Get some counseling. Even if your husband says no, go by yourself for your own peace of mind.
Anonymous
this might seem too much of a panacea, but it is what I'm hoping will help with my own resentment and feelings of being taken for granted.

Date Night
It is a time to reconnect as a couple, which is what you presumably were and loved before kids entered the picture. If I can get DH to take on the responsibility of arranging Date Night, all the better. But I want time that we reserve for each other, to make each other feel valuable and important. Time where we can reconnect and remember each other as fabulous individuals.

I am hoping that regular date night--or even semi-regular--will help me get past feeling like I'm being treated like a housekeeper/nanny.

I also try to say thank you and be appreciative of the things DH does around the house.
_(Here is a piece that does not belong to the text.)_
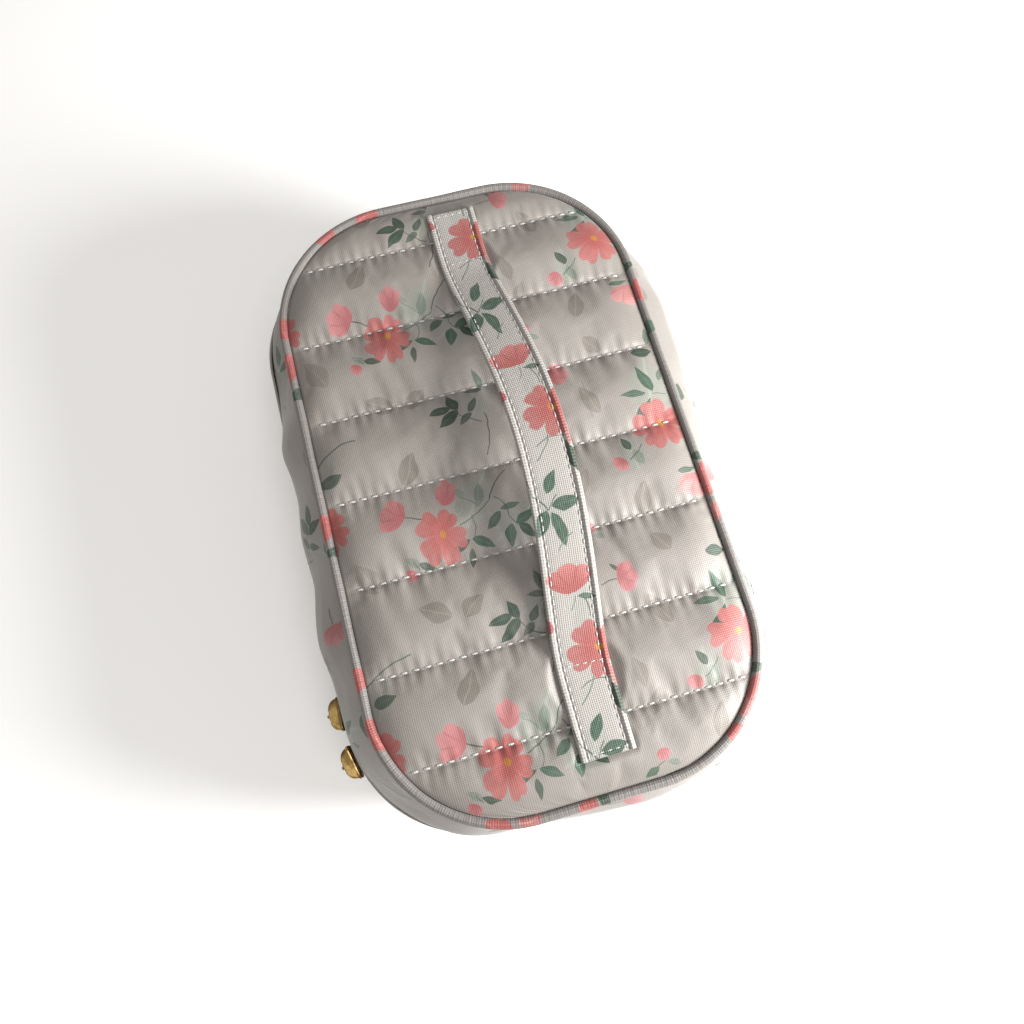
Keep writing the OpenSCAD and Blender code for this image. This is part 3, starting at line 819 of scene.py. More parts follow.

Partially b/c I'm hoping if I set that example MAYBE someone will thank me at some point! But also to remind myself that even though it FEELS like I'm shouldering more than half, that is probably somewhat distorted. Being thankful helps unseat the shrew inside.

Another, slightly hokey, idea: deliberately think about three positive things every night and every morning. Maybe while brushing your teeth. We do make our own attitude. If you focus on what is good, the attitude will start to improve. And that just might help make life less of a drudge.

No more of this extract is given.